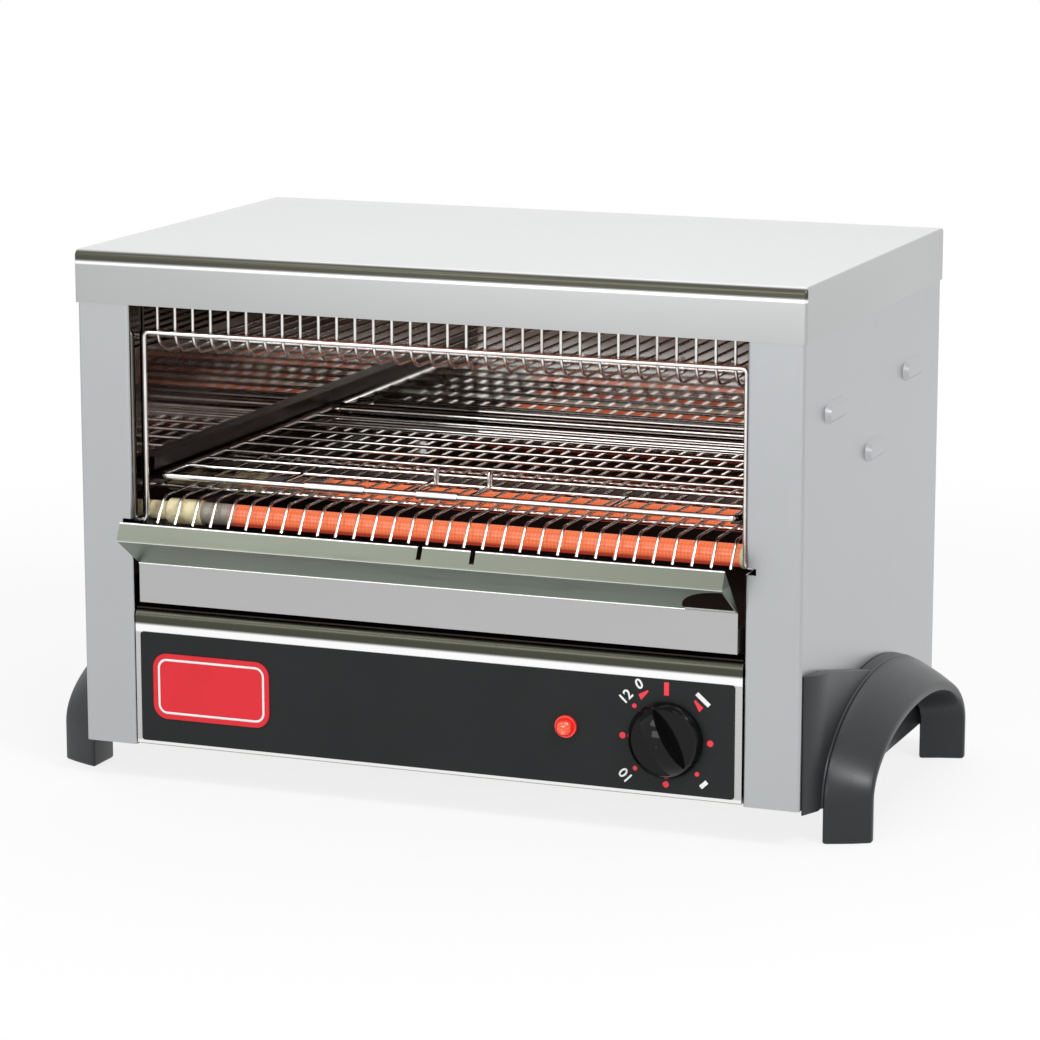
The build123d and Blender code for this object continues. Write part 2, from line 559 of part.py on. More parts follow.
# ---- crumb tray ----------------------------------------------------------------------------
def tray_profile():
    """Front section: floor, upright face, web rising forwards, lip leaning back."""
    web_out = TRAY_T * 0.9
    outer = [(0, TRAY_Z0), (0, FACE_TOP), LIP_LOW, LIP_TOP]
    inner = [(LIP_TOP[0] + web_out, LIP_TOP[1] - 0.4), (LIP_LOW[0] + 1.35, LIP_LOW[1] + 0.45)]
    inner += [(TRAY_T, FACE_TOP + 0.55), (TRAY_T, TRAY_Z0 + TRAY_T)]
    inner += [(TRAY_Y1, TRAY_Z0 + TRAY_T), (TRAY_Y1, TRAY_Z0)]
    return outer + inner


def crumb_tray():
    """Folded tray with side and rear walls, lip ends, relief cut and lip slots."""
    tray = slab_yz(tray_profile(), -TRAY_X, TRAY_X)
    top = TRAY_Z0 + TRAY_WALL
    tray += block(-TRAY_X, -TRAY_X + TRAY_T, 0.5, TRAY_Y1, TRAY_Z0, top)
    tray += block(TRAY_X - TRAY_T, TRAY_X, 0.5, TRAY_Y1, TRAY_Z0, top)
    tray += block(-TRAY_X, TRAY_X, TRAY_Y1 - TRAY_T, TRAY_Y1, TRAY_Z0, top)
    gusset = slab_yz([LIP_LOW, LIP_TOP, (0.6, FACE_TOP + 0.6), (0.6, FACE_TOP - 4), (0, FACE_TOP)], 0, TRAY_T)
    tray += Pos(TRAY_X - TRAY_T, 0, 0) * gusset
    tray += Pos(-TRAY_X, 0, 0) * gusset
    run, rise = LIP_LOW[0], LIP_LOW[1] - FACE_TOP
    slope = Plane(origin=(TRAY_X - TRAY_T, 0, FACE_TOP), x_dir=(1, 0, 0), z_dir=(0, rise, -run))
    corner = slope * Circle(RELIEF_R)
    relief = extrude(corner, amount=4, both=True)
    x0, x1 = TRAY_X - RELIEF_R - 5, TRAY_X - TRAY_T
    keep = block(x0, x1, 2 * LIP_LOW[0], -0.01, FACE_TOP + 0.6, LIP_TOP[1] + 5)
    tray -= relief & keep
    for x in NOTCH_X:
        ys = (LIP_LOW[0] - 5, LIP_TOP[0] + 4)
        tray -= block(x - NOTCH_W / 2, x + NOTCH_W / 2, *ys, LIP_TOP[1] - NOTCH_H, LIP_TOP[1] + 4)
    return tray


def tray_runners():
    """Angle strips on the liners that carry the tray edges."""
    z = TRAY_Z0 - GAP
    angle = block(LINER_X - 12, LINER_X, LINER_Y0, REAR_LOW_Y - TOUCH, SHELF_Z + T, z)
    angle -= block(LINER_X - 13, LINER_X - T, LINER_Y0 - 1, REAR_LOW_Y, SHELF_Z + 2 * T, z - T)
    return Compound(children=[angle, mirror_x(angle)])


# ---- feet ----------------------------------------------------------------------------------
def arch_loop(x, size, z0):
    """Closed outline of an arch on straight legs: outer curve, then the inner one back."""
    def half(ra, rb, order):
        curve = [(ra * math.cos(math.pi * i / FOOT_N), rb * math.sin(math.pi * i / FOOT_N)) for i in order]
        ends = [(curve[0][0], z0)] + curve + [(curve[-1][0], z0)]
        return [(x, FOOT_Y + y, z) for y, z in ends]
    steps = range(FOOT_N + 1)
    return half(size[0], size[1], steps) + half(size[2], size[3], reversed(steps))


def arch_band(x0, size0, x1, size1, z0):
    """Arched band between two planes of x; each size is outer a, b, inner a, b."""
    near, far = arch_loop(x0, size0, z0), arch_loop(x1, size1, z0)
    faces = [make_face(Polyline(*near, close=True)), make_face(Polyline(*far, close=True))]
    for i, point in enumerate(near):
        j = (i + 1) % len(near)
        faces.append(make_face(Polyline(point, near[j], far[j], close=True)))
        faces.append(make_face(Polyline(point, far[j], far[i], close=True)))
    return Solid(Shell([f.face() for f in faces]))


def resized(size, outer, inner):
    """Arch sizes with the outside taken in and the inside let out."""
    a, b, a_in, b_in = size
    return (a - outer, b - outer, a_in + inner, b_in + inner)


def right_foot():
    """Moulded foot: plate against the side panel, arched band flaring outwards, hollow behind."""
    root_size = resized(CREASE, 1, 3)
    hollow_size = resized(CREASE, 3 + 2 * FOOT_WALL, 2 * FOOT_WALL)
    hollow = arch_band(FOOT_IN - 1, hollow_size, FOOT_OUT - 17, hollow_size, FOOT_LOW)
    band = Part() + arch_band(FOOT_MID, CREASE, FOOT_OUT, RIM, -FOOT_DROP)
    root = Part() + arch_band(FOOT_IN, root_size, FOOT_MID + 4, root_size, FOOT_LOW)
    plate = slab_yz(FOOT_PLATE, FOOT_IN, FOOT_MID - 0.6)
    edge = [(FOOT_IN + PLATE_EDGE, PLATE_Y), (FOOT_MID, PLATE_Y + PLATE_TAPER)]
    edge += [(FOOT_MID, PLATE_Y - 1), (FOOT_IN + PLATE_EDGE, PLATE_Y - 1)]
    plate -= Pos(0, 0, -FOOT_DROP) * extrude(make_face(Polyline(*edge, close=True)), amount=H)
    foot = band + root + plate - hollow
    for y, z in FOOT_SCREWS:
        foot -= rod_x(FOOT_IN - 1, FOOT_IN + 5.5, y, z, FOOT_SCREW_R + FIT)
    return foot


def foot_screws():
    """Pan-head screws from inside the panels into both feet."""
    screws = []
    for y, z in FOOT_SCREWS:
        head = rod_x(W / 2 - T - 2.2, W / 2 - T, y, z, 3.8)
        screw = head + rod_x(W / 2 - T - 1, W / 2 + 5, y, z, FOOT_SCREW_R)
        screws += [screw, mirror_x(screw)]
    return Compound(children=screws)


# ---- rear ----------------------------------------------------------------------------------
def back_screw_places():
    """Screw centres (x, z) of the back panel."""
    return [(side * (W / 2 - BACK_SCREW_IN), z) for side in (-1, 1) for z in BACK_SCREW_Z]


def back_screws():
    """Pan-head screws of the back panel and of the cover's rear rim."""
    screws = []
    for x, z in back_screw_places():
        screws.append(rod_y(x, D, D + 1.8, z, 2 * BACK_SCREW_R) + rod_y(x, D - 5, D + 0.5, z, BACK_SCREW_R))
    return Compound(children=screws)


def cable_bushing():
    """Flanged bushing for the supply cable, empty."""
    ring = rod_y(GLAND_X, D, D + GLAND_OUT, GLAND_Z, GLAND_FLANGE_R)
    ring += rod_y(GLAND_X, D - 8, D + 1, GLAND_Z, GLAND_R - TOUCH)
    return ring - rod_y(GLAND_X, D - 9, D + GLAND_OUT + 1, GLAND_Z, GLAND_BORE_R)


def terminal_block():
    """Wiring block on the base behind the control box."""
    z1 = 2 * T + BLOCK_H
    block_body = block(BLOCK_X, BLOCK_X + BLOCK_W, BLOCK_Y, BLOCK_Y + BLOCK_D, 2 * T, z1)
    for i in range(4):
        x = BLOCK_X + 8 + i * (BLOCK_W / 4)
        block_body -= rod_z(x, BLOCK_Y + BLOCK_D / 2, z1 - 9, z1 + 1, 2.6)
    return block_body


def build():
    """Write every node."""
    os.makedirs("parts", exist_ok=True)
    panel = right_side_panel()
    save("right_side_panel", panel)
    save("left_side_panel", mirror_x(panel))
    save("top_cover", top_cover())
    save("back_panel", back_panel())
    save("base_plate", base_plate())
    save("control_fascia", control_fascia())
    save("control_label", control_label())
    save("badge_plate", badge_plate())
    save("pilot_lamp_lens", pilot_lamp_lens())
    save("pilot_lamp_body", pilot_lamp_body())
    save("timer_knob", timer_knob())
    save("timer_shaft", timer_shaft())
    save("timer_case", timer_case())
    save("timer_nut", timer_nut())
    save("heat_shield", heat_shield())
    liner = right_liner()
    save("right_liner", liner)
    save("left_liner", mirror_x(liner))
    save("rear_reflector", rear_reflector())
    save("ceiling_reflector", ceiling_reflector())
    for level, z in (("lower", TUBE_LOW_Z), ("upper", TUBE_UP_Z)):
        for place, y in zip(("front", "rear"), TUBE_Y):
            save(f"{level}_tube_{place}", quartz_tube(y, z))
            save(f"{level}_coil_{place}", heating_coil(y, z))
        save(f"{level}_ceramic_caps", ceramic_caps(z))
        save(f"{level}_terminal_studs", terminal_studs(z))
    save("lower_guard", lower_guard())
    save("upper_guard", upper_guard())
    save("front_frame_wire", front_frame_wire())
    save("toast_rack", toast_rack())
    save("rack_sleeves", rack_sleeves())
    rail = left_rack_rail()
    save("left_rack_rail", rail)
    save("right_rack_rail", mirror_x(rail))
    save("crumb_tray", crumb_tray())
    save("tray_runners", tray_runners())
    foot = right_foot()
    save("right_foot", foot)
    save("left_foot", mirror_x(foot))
    save("foot_screws", foot_screws())
    save("back_screws", back_screws())
    save("cable_bushing", cable_bushing())
    save("terminal_block", terminal_block())


build()
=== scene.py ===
"""Quartz bar toaster: detailed pieces, finishes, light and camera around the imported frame.

The object's frame is in metres: X runs across the front, Y goes back, Z is up from the table.
Drawing sizes of the body are in millimetres, from the front posts and the body's underside.
"""
import logging
import math
from contextlib import contextmanager
from dataclasses import dataclass
from enum import Enum
from typing import Any, Callable, Dict, Iterator, Optional, Sequence, Tuple, Union

import bmesh
import bpy
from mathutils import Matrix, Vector


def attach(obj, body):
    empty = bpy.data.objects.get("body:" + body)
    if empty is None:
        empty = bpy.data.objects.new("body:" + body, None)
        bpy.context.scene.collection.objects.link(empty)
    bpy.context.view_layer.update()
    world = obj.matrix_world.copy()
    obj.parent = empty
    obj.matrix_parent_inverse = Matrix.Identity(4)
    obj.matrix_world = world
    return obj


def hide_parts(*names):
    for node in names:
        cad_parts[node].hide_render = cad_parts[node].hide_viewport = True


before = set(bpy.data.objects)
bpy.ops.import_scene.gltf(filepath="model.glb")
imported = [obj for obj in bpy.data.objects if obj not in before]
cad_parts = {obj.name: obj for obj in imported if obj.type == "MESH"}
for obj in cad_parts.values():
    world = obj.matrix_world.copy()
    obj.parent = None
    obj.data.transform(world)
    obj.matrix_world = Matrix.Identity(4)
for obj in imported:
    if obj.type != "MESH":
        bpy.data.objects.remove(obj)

LOG = logging.getLogger("bar_toaster")
Pair = Tuple[float, float]
Triple = Tuple[float, float, float]
Colour = Triple
Piece = bpy.types.Object
Socket = bpy.types.NodeSocket
MM = 0.001
TINY = 0.0001                          # metres within which two places are the same
SEAM = 0.00001                         # metres within which a drawn piece's ends are merged
FINE = 0.000001                        # metres within which doubled vertices are merged
FADE = 0.0006                          # metres over which one finish gives way to another
FRONT_Y, BODY_Z = -128.5, 24.0         # front posts and body underside in the frame, in mm
ORIGIN = Vector((0.0, 0.0, 0.0))
RIGHT = Vector((1.0, 0.0, 0.0))
OUT = Vector((0.0, -1.0, 0.0))


class Axis(Enum):
    """The three directions of the frame."""

    X = 0
    Y = 1
    Z = 2


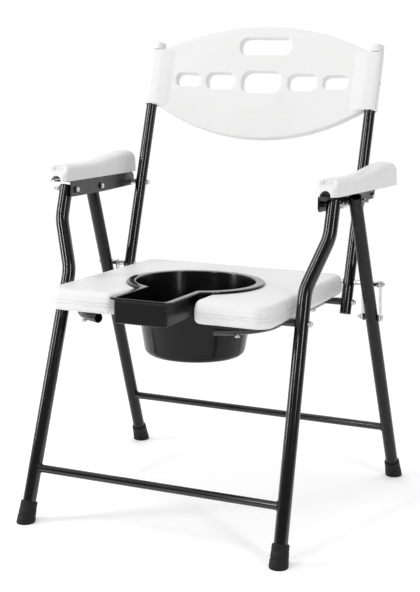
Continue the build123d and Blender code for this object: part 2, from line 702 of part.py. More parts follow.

§ §

Exactly as written, quote the lines from the one that has "rail = left_rack_rail()" down to the one that has "the imported frame.", and include both.

    rail = left_rack_rail()
    save("left_rack_rail", rail)
    save("right_rack_rail", mirror_x(rail))
    save("crumb_tray", crumb_tray())
    save("tray_runners", tray_runners())
    foot = right_foot()
    save("right_foot", foot)
    save("left_foot", mirror_x(foot))
    save("foot_screws", foot_screws())
    save("back_screws", back_screws())
    save("cable_bushing", cable_bushing())
    save("terminal_block", terminal_block())


build()
=== scene.py ===
"""Quartz bar toaster: detailed pieces, finishes, light and camera around the imported frame.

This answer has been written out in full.